● **What you have to do**
Begin with the line that contains "let soil = withPerlite(soilBody(40, 7), overRhizome);" and end with the line that contains "low, high = Vector((1e9,)": copy that span of lines exactly, and nothing outside it.

(Modeling code records)
==================================================

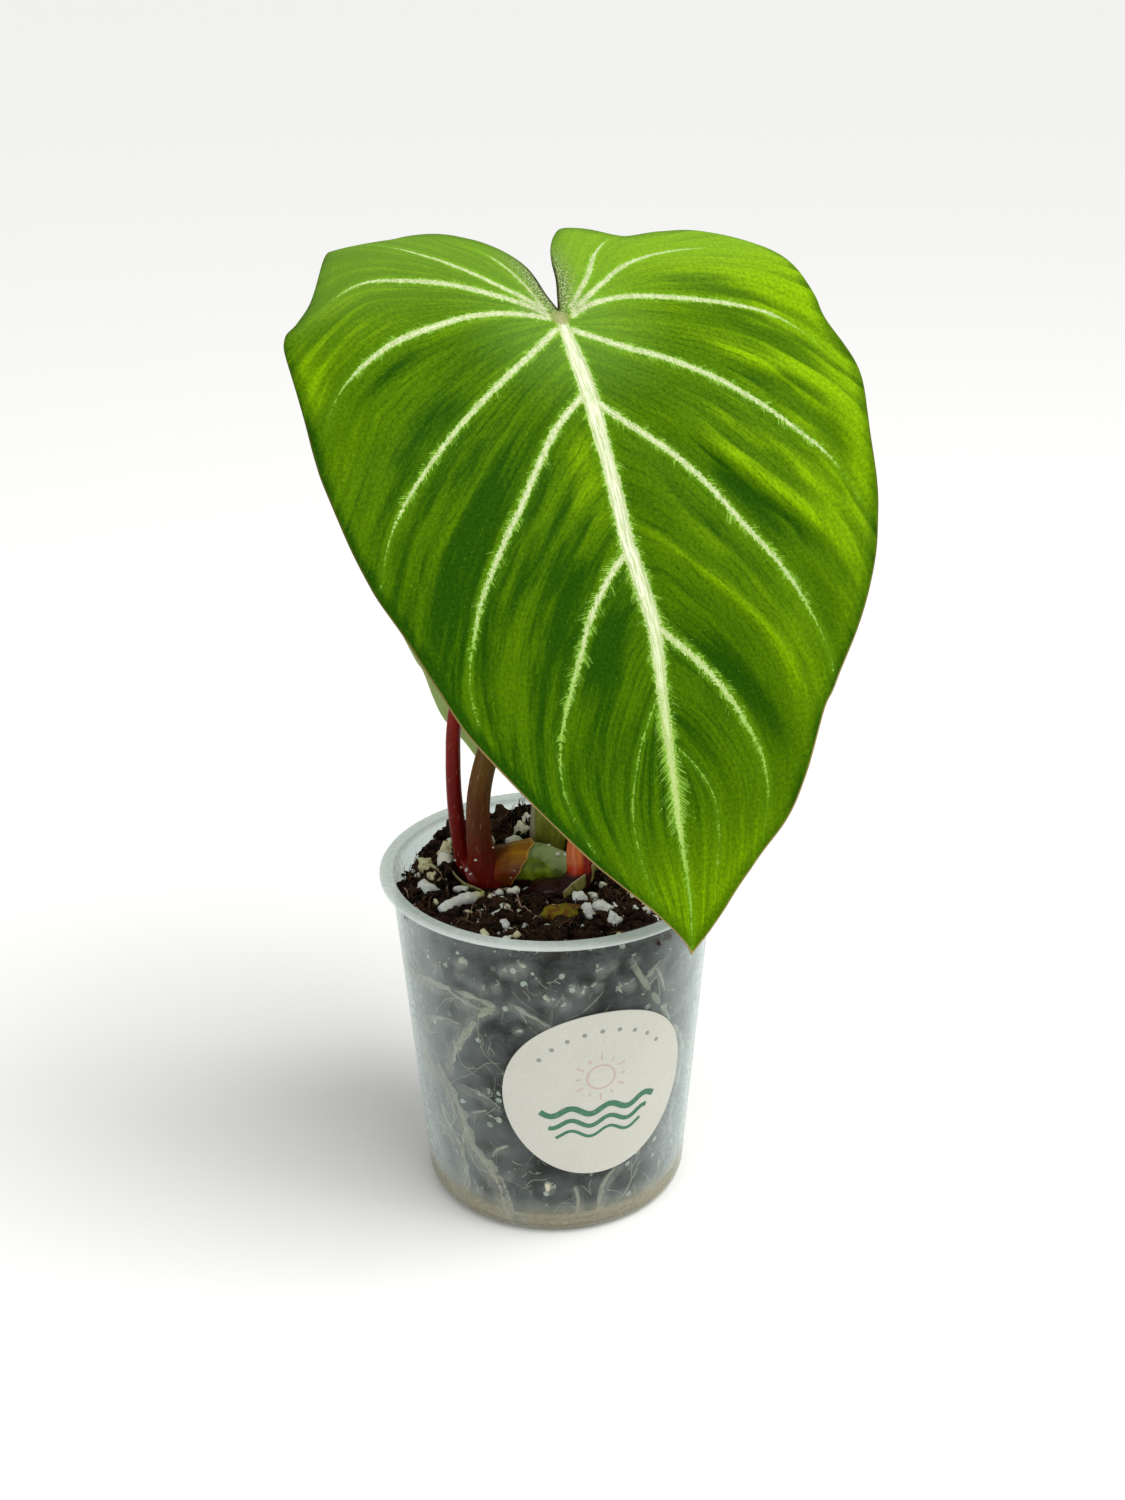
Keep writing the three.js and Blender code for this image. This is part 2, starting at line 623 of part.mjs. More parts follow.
const smallEnd = HUB_HEIGHT + (0.325 + GAP) / SMALL_BLADE_SCALE;
const smallStalk = [
  ...vectors([[-22.5, 10.5, 82], [-25, 11.5, 97], [-25.8, 13, 112], [-24.5, 17, 130]]),
  ...vectors([[-18, 23, 146]]),
  underJoint(leafSmall, smallEnd + 14),
  underJoint(leafSmall, smallEnd),
];
const SMALL_STALK = through([1.3, 1.02, 0.95, 0.85, 0.75, 0.68, 0.62]);
const smallRadius = (u) => SMALL_STALK_RADIUS * SMALL_STALK(u);

const largeStalkSolid = (extra) => solid(stem(largeStalk, largeRadius, 10, 16, extra));
const smallStalkSolid = (extra) => solid(stem(smallStalk, smallRadius, 8, 14, extra));
const shootSolid = (extra) => solid(stem(NEW_SHOOT, NEW_SHOOT_RADIUS, 10, 8, extra));
const stubSolid = (extra) => solid(stem(OLD_STUB, OLD_STUB_RADIUS, 10, 6, extra));
const rhizomeSolid = (extra) => solid(stem(RHIZOME, RHIZOME_RADIUS, 14, 10, extra));

// The papery sheath hugs the rhizome behind the newest stalks, and flares at its front end.
const sheathSolid = (extra) =>
  solid(stem([SHEATH[0], SHEATH[1]], through([7, 6.6]), 14, 3, extra));

const stalksSolid = largeStalkSolid(0);
plant.add(piece("stalk_large", geometryOf(stalksSolid), "#6b4a1c", 0.45));
const smallStalkBody = smallStalkSolid(0).subtract(largeStalkSolid(GAP));
plant.add(piece("stalk_small", geometryOf(smallStalkBody), "#8c1f14", 0.45));

const rhizome = rhizomeSolid(0).subtract(largeStalkSolid(GAP)).subtract(smallStalkSolid(GAP));
plant.add(piece("rhizome", geometryOf(rhizome), "#5d7a2c", 0.5));

const sheath = sheathSolid(0)
  .subtract(rhizomeSolid(GAP))
  .subtract(largeStalkSolid(GAP))
  .subtract(smallStalkSolid(GAP));
plant.add(piece("sheath", geometryOf(sheath), "#a8691f", 0.6));

const shoot = shootSolid(0).subtract(rhizomeSolid(GAP)).subtract(sheathSolid(GAP));
plant.add(piece("new_shoot", geometryOf(shoot), "#c8481e", 0.4));

const stub = stubSolid(0).subtract(rhizomeSolid(GAP)).subtract(sheathSolid(GAP));
plant.add(piece("old_stub", geometryOf(stub), "#8a8f3c", 0.5));

const crown = rootsSolid(0).subtract(rhizomeSolid(GAP)).subtract(sheathSolid(GAP));
plant.add(piece("roots", geometryOf(crown), "#d9cfa6", 0.7));

let soil = withPerlite(soilBody(40, 7), overRhizome);
for (const standing of [rhizomeSolid, sheathSolid, largeStalkSolid, smallStalkSolid, shootSolid]) {
  soil = soil.subtract(standing(GAP));
}
soil = soil.subtract(stubSolid(GAP)).subtract(rootsSolid(GAP));
plant.add(piece("soil", geometryOf(soil), "#2a1d15", 0.95));

plant.add(piece("pot", potGeometry(), "#dfe9ee", 0.3, 0.45));
plant.add(piece("label", labelGeometry(), "#f6f3ef", 0.75));

export default plant;
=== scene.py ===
# %% [markdown]
# # A velvet-leaved philodendron in a clear nursery pot
#
# This lesson dresses a finished CAD model of a small potted aroid. The CAD model gives the true
# sizes and places. Here each of its plain solids gets a finer piece in the same spot, and each
# piece gets a material that is built up from what the real surface is made of.
#
# The first cell loads the CAD model. It stays fixed, and its box is kept so that the dressed
# plant can be compared with it at the end.

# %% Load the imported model
import math
import random
from functools import partial
from types import SimpleNamespace

import bmesh
import bpy
import numpy as np
from mathutils import Matrix, Vector, noise
from mathutils.bvhtree import BVHTree
from mathutils.geometry import delaunay_2d_cdt


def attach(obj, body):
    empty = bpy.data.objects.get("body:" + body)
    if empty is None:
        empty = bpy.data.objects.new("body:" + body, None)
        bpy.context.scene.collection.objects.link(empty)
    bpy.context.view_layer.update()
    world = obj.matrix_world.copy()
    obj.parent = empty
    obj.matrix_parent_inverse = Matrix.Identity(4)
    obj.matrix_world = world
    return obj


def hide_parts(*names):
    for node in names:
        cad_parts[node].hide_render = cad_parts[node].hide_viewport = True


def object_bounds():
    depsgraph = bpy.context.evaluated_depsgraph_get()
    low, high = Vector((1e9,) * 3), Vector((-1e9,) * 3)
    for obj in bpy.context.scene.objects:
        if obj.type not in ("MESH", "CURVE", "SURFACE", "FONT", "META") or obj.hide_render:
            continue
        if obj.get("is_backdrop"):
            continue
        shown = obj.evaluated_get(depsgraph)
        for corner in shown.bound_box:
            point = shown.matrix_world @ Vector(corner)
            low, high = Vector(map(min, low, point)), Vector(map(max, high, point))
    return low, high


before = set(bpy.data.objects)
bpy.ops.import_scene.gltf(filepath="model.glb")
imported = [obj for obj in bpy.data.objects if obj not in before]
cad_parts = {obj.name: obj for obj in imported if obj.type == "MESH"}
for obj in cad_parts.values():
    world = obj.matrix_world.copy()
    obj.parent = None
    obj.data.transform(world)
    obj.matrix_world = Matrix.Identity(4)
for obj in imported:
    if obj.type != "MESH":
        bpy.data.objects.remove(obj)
cad_box = [list(corner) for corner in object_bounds()]
print("CAD nodes:", sorted(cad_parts))

# %% [markdown]
# ## Three small tools
#
# Every colour below is written as an sRGB hex value, the way a paint chart gives it, but Blender
# mixes light in linear values, so one function turns one into the other. A second function adds
# a shader node with its settings and its links in one line, and hands back the node's output. A
# third starts a material, so that each finish only has to say what is special about it.

# %% Colours, nodes and materials
MM = 0.001
# What the nodes of this plant share: a MapRange fades softly, and a Mix blends colours.
USUAL = {"MapRange": {"interpolation_type": "SMOOTHSTEP"}, "Mix": {"data_type": "RGBA"}}


def srgb(code):
    """A hex colour as the linear RGBA that Blender's sockets hold."""
    parts = [int(code[i : i + 2], 16) / 255 for i in (1, 3, 5)]
    return [p / 12.92 if p < 0.04045 else ((p + 0.055) / 1.055) ** 2.4 for p in parts] + [1]


def fill(node, inputs):
    """Fills a node's inputs, by name or number, with a link, a colour or a number."""
    for name, value in inputs.items():
        socket = node.inputs[name.replace("_", " ") if isinstance(name, str) else name]
        if isinstance(value, bpy.types.NodeSocket):
            node.id_data.links.new(value, socket)
        else:
            socket.default_value = srgb(value) if isinstance(value, str) else value


def add_node(tree, kind, *values, out=None, **settings):
    """Adds a shader node and returns its first output in use, or the one that out names. The
    values go to the inputs in use, in order, and a setting with an input's name goes to that
    input. A kind in capitals is a Math operation. Given more than two values, it takes a row
    of such nodes."""
    is_math = kind.isupper()
    if is_math and len(values) > 2:
        values = add_node(tree, kind, *values[:-1]), values[-1]
    made = tree.nodes.new("ShaderNodeMath" if is_math else "ShaderNode" + kind)
    settings = {**USUAL.get(kind, {}), **({"operation": kind} if is_math else {}), **settings}
    for name in [name for name in settings if name not in made.inputs]:
        setattr(made, name, settings.pop(name))
    in_use = [number for number, socket in enumerate(made.inputs) if socket.enabled]
    fill(made, {**dict(zip(in_use, values)), **settings})
    return made.outputs[out] if out else next(o for o in made.outputs if o.enabled)


def new_material(name, roughness, ior=1.5, gloss=0.5, **surface):
    """A material whose one Principled shader takes the values given, with what adds nodes."""
    material = bpy.data.materials.new(name)
    material.use_nodes = True
    shader = material.node_tree.nodes["Principled BSDF"]
    fill(shader, dict(Roughness=roughness, IOR=ior, Specular_IOR_Level=gloss, **surface))
    return material, partial(add_node, material.node_tree), shader


print("1 mm is", MM, "of Blender's metres")

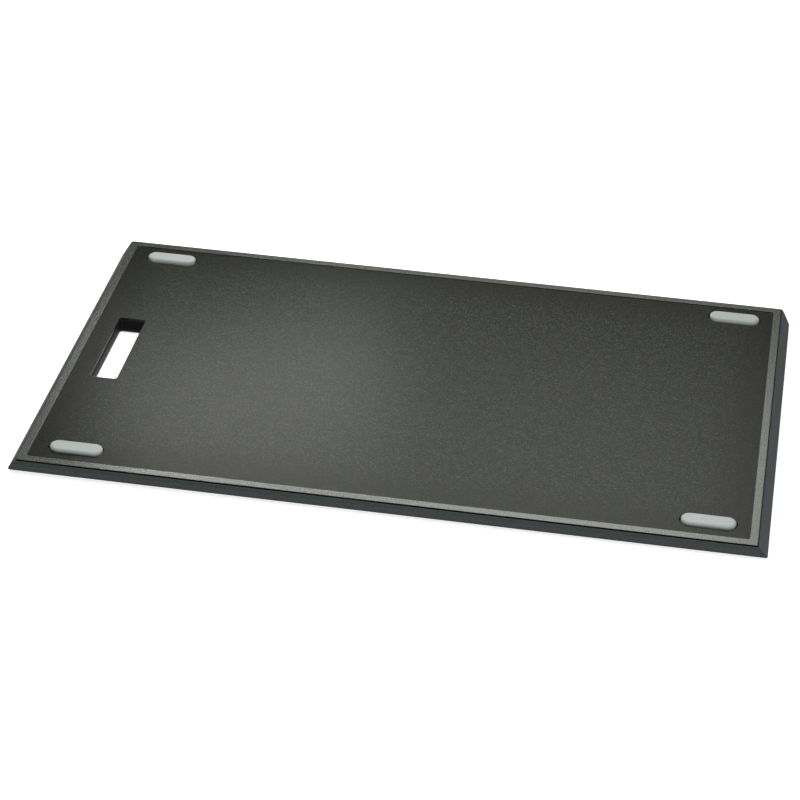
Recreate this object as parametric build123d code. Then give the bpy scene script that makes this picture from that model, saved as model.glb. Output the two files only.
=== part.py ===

==================================================

● **The output**
let soil = withPerlite(soilBody(40, 7), overRhizome);
for (const standing of [rhizomeSolid, sheathSolid, largeStalkSolid, smallStalkSolid, shootSolid]) {
  soil = soil.subtract(standing(GAP));
}
soil = soil.subtract(stubSolid(GAP)).subtract(rootsSolid(GAP));
plant.add(piece("soil", geometryOf(soil), "#2a1d15", 0.95));

plant.add(piece("pot", potGeometry(), "#dfe9ee", 0.3, 0.45));
plant.add(piece("label", labelGeometry(), "#f6f3ef", 0.75));

export default plant;
=== scene.py ===
# %% [markdown]
# # A velvet-leaved philodendron in a clear nursery pot
#
# This lesson dresses a finished CAD model of a small potted aroid. The CAD model gives the true
# sizes and places. Here each of its plain solids gets a finer piece in the same spot, and each
# piece gets a material that is built up from what the real surface is made of.
#
# The first cell loads the CAD model. It stays fixed, and its box is kept so that the dressed
# plant can be compared with it at the end.

# %% Load the imported model
import math
import random
from functools import partial
from types import SimpleNamespace

import bmesh
import bpy
import numpy as np
from mathutils import Matrix, Vector, noise
from mathutils.bvhtree import BVHTree
from mathutils.geometry import delaunay_2d_cdt


def attach(obj, body):
    empty = bpy.data.objects.get("body:" + body)
    if empty is None:
        empty = bpy.data.objects.new("body:" + body, None)
        bpy.context.scene.collection.objects.link(empty)
    bpy.context.view_layer.update()
    world = obj.matrix_world.copy()
    obj.parent = empty
    obj.matrix_parent_inverse = Matrix.Identity(4)
    obj.matrix_world = world
    return obj


def hide_parts(*names):
    for node in names:
        cad_parts[node].hide_render = cad_parts[node].hide_viewport = True


def object_bounds():
    depsgraph = bpy.context.evaluated_depsgraph_get()
    low, high = Vector((1e9,) * 3), Vector((-1e9,) * 3)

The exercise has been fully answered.